Derbi dediğin böyle olur dedirten dün geceyi anlatmak çok zor. Yaşamak lazım; yaşamayanlar çok şey kaybettiler. Zira son yılların en güzel derbisiydi diyebilirim. Bir daha yaşanır mı, bilemem! Bu düelloyu izlerken "Sabahlar Olmasın"şarkısını hatırladım. Nefeslerin tutulduğu bu maç hiç bitmesin, sabaha kadar izleyelim dedim kendi kendime! Tabii, 61saat'in personelleriyle birlikte hop oturup hop kalkarken, Hasan Tuncel’i “Bir daha kalk, sana vurmasın!” diye sürekli ikaz ederek maçı tamamlayabildim.

Şimdi işin magazin yönünden futbol şölenine dönersek; iki büyük takımın büyüklüğüne yakışır karşılaşmada orta sahalar pas geçilerek hızlı geçildi. İkili mücadeleler ayyuka çıktı. Hep dikine oyun tercih edilerek gollük pozisyonlar arandı, goller arandı. Hakemin, "VAR"ın, adeta “Neden kavga etmiyorsunuz?” dercesine verdikleri kararlara ve kartlara rağmen oyuncular işlerine odaklanıp maçı kazanabilmek için birbirleriyle adeta savaştılar.

Bu harikulade oyunun sonucu 3-3 hatta 4-3 Trabzonspor’un olmalıydı. Ali Şahin’in dikkatsizliği mi dersiniz, talihsizliği mi; takımının mağlup olmasına neden oldu. Ali’nin hatası çok basitti, olmamalıydı! Ama ben skordan daha çok, “Nedir bu haliniz?” dediğim oyuncuların takımlarının büyüklüğünü hatırlayıp verdikleri mücadele, özgüven ve kazanma arzusu çok daha önemliydi. Hep böyle olun, böyle kalın.

İyi oynayıp kaybetmek de var. Galiptir bu yolda mağlup olanlar! Ancak böylesi güzel bir maça hiç mi hiç yakışmayan futbol yönetim kuralları yerine, Galatasaray’ın adeta amigoluğunu yaparcasına istediği gibi kural üreterek bordo-mavililerin yenilgisini hazırlayan bir taraf vardı. Daha önce olduğu gibi bu maçta da Kadir Sağlam, sarı kartlarını tereddüt etmeden Trabzonsporlu oyunculara dağıtırken, Galatasaraylıların faullerine ve kalecisinin yaptığı penaltıya sırtını döndü.

Şimdi gelelim sadede: Bir değil, beş değil, her maç sonu aynı terane.
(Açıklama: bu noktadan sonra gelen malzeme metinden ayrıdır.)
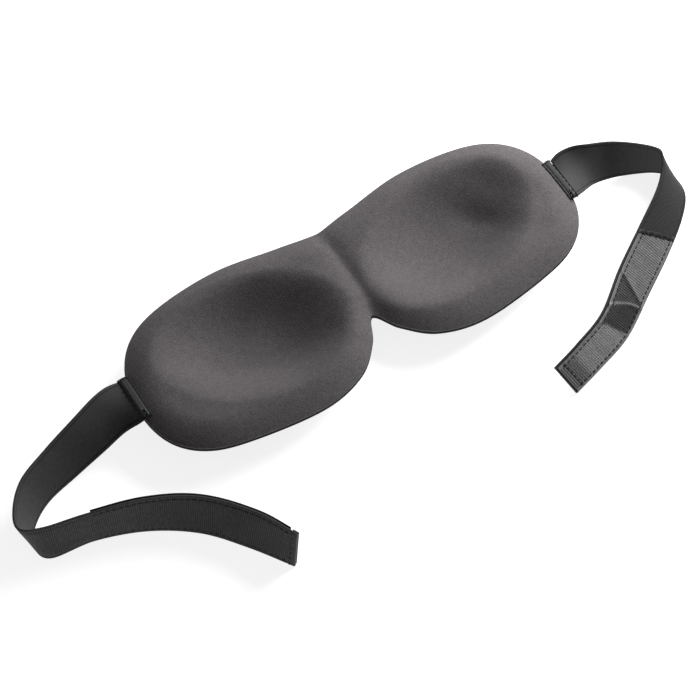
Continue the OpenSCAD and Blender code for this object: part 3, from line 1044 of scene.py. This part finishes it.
@dataclass
class RootTab:
    """The folded end of a strap, sewn on the lining's rim.

    Attributes:
        side: the half of the mask that it lies on.
        seam: where it starts and ends across the mask.
        inner: the edge towards the eye.
        outer: the edge past the mask's tip.
        flat_from: where it leaves the lining's curve and goes on flat.
        thick: how thick it is.
        lift: how far it lies over the lining.
        inner_groove: how far its inner groove lies from its inner edge.
        outer_groove: where its outer groove lies, with the stitches in it.
        groove_depths: how deep the two grooves are.
        pucker: how far the stitches pucker it.
        pucker_pitch: the distance between two puckers.
        skirt_drop: how far its outer edge goes down as a whole.
        edge_drop: how much further the upper surface goes down there.
        steps_across: how many steps it has across the seam.
        steps_along: how many steps it has along the seam.
    """

    side: Side
    seam: tuple
    inner: float
    wardrobe: Wardrobe
    sewing: Sewing
    shape: MaskShape
    outer: float = 121.5
    flat_from: float = 117.0
    thick: float = 1.1
    lift: float = 0.1
    inner_groove: float = 0.8
    outer_groove: float = 120.5
    groove_depths: tuple = (0.3, 0.5)
    pucker: float = 0.072
    pucker_pitch: float = 3.0
    skirt_drop: float = 1.2
    edge_drop: float = 0.4
    steps_across: int = 26
    steps_along: int = 44

    def base(self, x: Array, y: Array) -> Array:
        """Return the lining's height under plan points of the right half, flat past the shoulder's top."""
        skirt = self.skirt_drop * smooth_step(x, self.outer_groove, self.outer)
        return self.shape.face(np.column_stack([np.minimum(x, self.flat_from), y])) - skirt

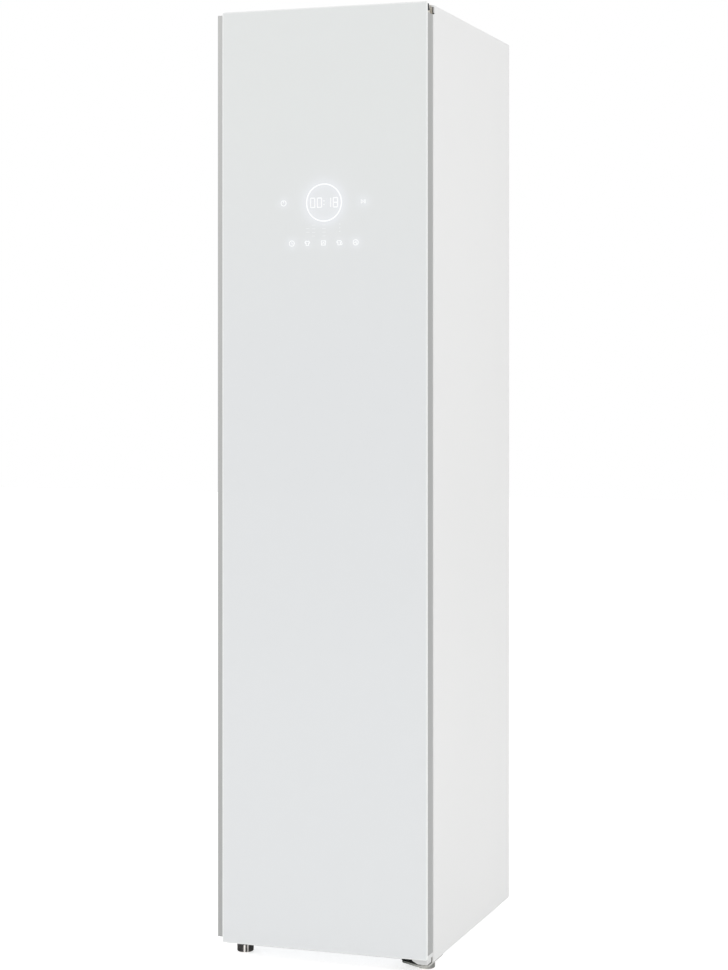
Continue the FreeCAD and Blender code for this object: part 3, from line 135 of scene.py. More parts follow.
def stain(mat, share, colour):   # lays a colour over the finish that is there
    under = shaderOf(mat).inputs["Base Color"].links[0].from_socket
    feed(mat, tint(mat, share, under, colour), "Base Color")


def roughen(mat, pattern, look):
    below, above = look["wander"]
    feed(mat, spread(mat, pattern, look["roughness"] - below, look["roughness"] + above), "Roughness")


def addBump(mat, height, relief, depth):
    node = addNode(mat, "Bump", Height=height, Strength=relief, Distance=depth)
    feed(mat, node.outputs["Normal"], "Normal")


# modelling helpers, sizes in millimetres
facingFront = (math.radians(90), 0, 0)


def boxOf(node):
    return [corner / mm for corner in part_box(node)]


def newPiece(name, kind, place, turn=(0, 0, 0), scale=(1, 1, 1), **sizes):
    bpy.ops.object.select_all(action="DESELECT")
    addPrimitive = getattr(bpy.ops.mesh, "primitive_" + kind + "_add")
    addPrimitive(location=[value * mm for value in place], rotation=turn, **sizes)
    piece = bpy.context.object
    piece.name = piece.data.name = name
    piece.scale = scale
    bpy.ops.object.transform_apply(location=True, rotation=True, scale=True)
    return piece


def newBlock(name, low, high):
    middle = [(first + last) / 2 for first, last in zip(low, high)]
    spans = [(last - first) * mm for first, last in zip(low, high)]
    return newPiece(name, "cube", middle, scale=spans, size=1)


def newRound(name, radius, low, high, centre, sides):
    return newPiece(name, "cylinder", (centre.x, centre.y, (low + high) / 2), vertices=sides,
                    radius=radius * mm, depth=(high - low) * mm)


def onlySelect(*pieces):
    bpy.ops.object.select_all(action="DESELECT")
    for piece in pieces:
        piece.select_set(True)
    bpy.context.view_layer.objects.active = pieces[0]


def leaveEdit():
    bpy.ops.object.mode_set(mode="OBJECT")


def pick(piece, kind, wanted=lambda part: True):   # enters edit mode with only the wanted parts selected
    if bpy.context.mode != "OBJECT":
        leaveEdit()
    onlySelect(piece)
    bpy.ops.object.mode_set(mode="EDIT")
    bpy.ops.mesh.select_mode(type=kind)
    bpy.ops.mesh.select_all(action="DESELECT")
    shape = bmesh.from_edit_mesh(piece.data)
    for part in {"VERT": shape.verts, "EDGE": shape.edges, "FACE": shape.faces}[kind]:
        part.select_set(bool(wanted(part)))
    bmesh.update_edit_mesh(piece.data)


def middleOf(part):
    corners = [corner.co for corner in part.verts]
    return sum(corners, Vector()) / len(corners) / mm


def at(axis, level, near=0.1):   # picks the parts whose middle lies at a level
    return lambda part: abs(getattr(middleOf(part), axis) - level) < near


def along(edge, axis):
    run = (edge.verts[1].co - edge.verts[0].co).normalized()
    return abs(getattr(run, axis)) > 0.9


def bevelEdges(piece, wanted, width, segments=2):
    pick(piece, "EDGE", wanted)
    bpy.ops.mesh.bevel(offset=width * mm, segments=segments, affect="EDGES")
    leaveEdit()


def extrudeBack(distance):   # away from the front
    bpy.ops.mesh.extrude_region_move(TRANSFORM_OT_translate={"value": (0, distance * mm, 0)})


def cutAway(piece, point, outward):   # takes off what lies outward of the point, and closes the cut
    pick(piece, "FACE")
    bpy.ops.mesh.bisect(plane_co=[value * mm for value in point], plane_no=outward, use_fill=True,
                        clear_outer=True)
    leaveEdit()


def remove(piece):
    onlySelect(piece)
    bpy.ops.object.delete()


def copyOf(piece, shift):
    onlySelect(piece)
    bpy.ops.object.duplicate(linked=False)
    twin = bpy.context.object
    twin.location = [value * mm for value in shift]
    bpy.ops.object.transform_apply(location=True, rotation=True, scale=True)
    return twin


def copiesAt(pattern, shifts):
    copies = [copyOf(pattern, shift) for shift in shifts]
    remove(pattern)
    return copies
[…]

Bu hakem Kadir Sağlam’ı atayan MHK ve başındaki TFF’ye ne demeli? Ne desek boş, ben söz bulamıyorum; sözün bittiği yerdeyiz! Başkan Ertuğrul Doğan “Rezalet” demiş. Ben de yığınla dedim Başkan; rezile rezil desen, yaptığına rezil desen ne yazar! Herkes bildiğini okuyor, değişen bir şey yok. Bu gidişle de olacağı yok. Sayın Başkan Ertuğrul Doğan, çok yorulduk. Bunlar lafla terbiye edilir gibi durmuyorlar.

Milyonların güzide kulübü üzerinde, sizin de bildiğiniz gibi oyunlar oynanıyor. Adına ne derseniz deyin! Ama bu gelişmelerin adına ben "DARBE" diyorum.

Son sözüm, sayın Murat İskender’e: Kardeşim, 2 hafta önce “Hacıosmanoğlu gerekeni yapacak” diye demeç vermiştin. O gereken yapıldı sanırım, bilmem yanılıyor muyum?